Ist das aber wirklich so? Stehen breit bejubelte Demonstrationen gegen staatliche Verbote und ziviler Ungehorsam nicht auch in einer linken Tradition? Wurde denn von Linken nie geglaubt, Politiker wären Charaktermasken eines Systems, das von der Kapitalverwertungslogik großer Wirtschaftsunternehmen getrieben würde, die ihre Märkte gern auch manipulierten? Tatsächlich fügen sich die jetzigen Corona-Demonstrationen nicht gut ins traditionelle links/rechts-Schema. Also dürfte der routinierte „Kampf gegen rechts“ diesmal noch weniger bewirken als einst gegen Pegida und die AfD. Wo aber fänden sich realistische Ansatzpunkte, um mit solchen Protesten hinzulernend umzugehen?

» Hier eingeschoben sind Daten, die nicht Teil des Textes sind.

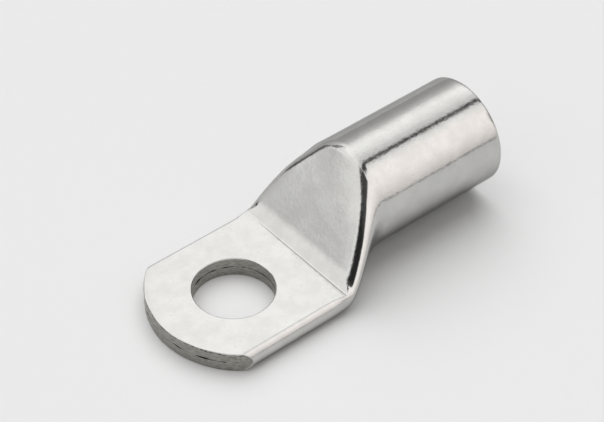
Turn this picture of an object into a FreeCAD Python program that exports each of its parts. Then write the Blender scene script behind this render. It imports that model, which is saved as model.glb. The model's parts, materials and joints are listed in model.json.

Wenn immer wieder so viele gegen ein Weiterbefahren bislang selbstverständlicher Gleise protestieren: Könnte das damit zu tun haben, dass ehedem erfolgreiche Politiken (Europäische Integration, Globalisierung, grundsätzlicher Multilateralismus, postnational-multikulturelle Gesellschaft …) mittlerweile in ihren „Grenznutzenbereich“ geraten sind? Wenn Verschwörungstheorien grassieren: Kann das mit einem Bildungssystems zusammenhängen, das Kritik vor allem als überzeugungsbasierte inhaltliche Kritik lehrt, doch viel weniger als erfahrungsbegründete Methodenkritik? Wenn beim Streit selbstgerechtes Polemisieren, demonstratives Verachten und systematisches Ausgrenzen wie unverzichtbar gehandhabt werden: Auf welche Unzulänglichkeiten von Persönlichkeitsbildung und Regelvermittlung in unserem Erziehungswesen lässt das schließen? Und wenn weitverbreitete Zweifel an der Verlässlichkeit von journalistischen Wirklichkeitsbeschreibungen entstanden sind: Könnte dafür ein allzu anwaltschaftlicher Journalismus mitursächlich sein, der auch ordnungsgemäß recherchierte Daten vor allem nach Maßgabe ihres politischen Gebrauchswerts mitteilt? Vielleicht liegen jene Anfänge, denen es zu wehren gilt, gerade auch hier.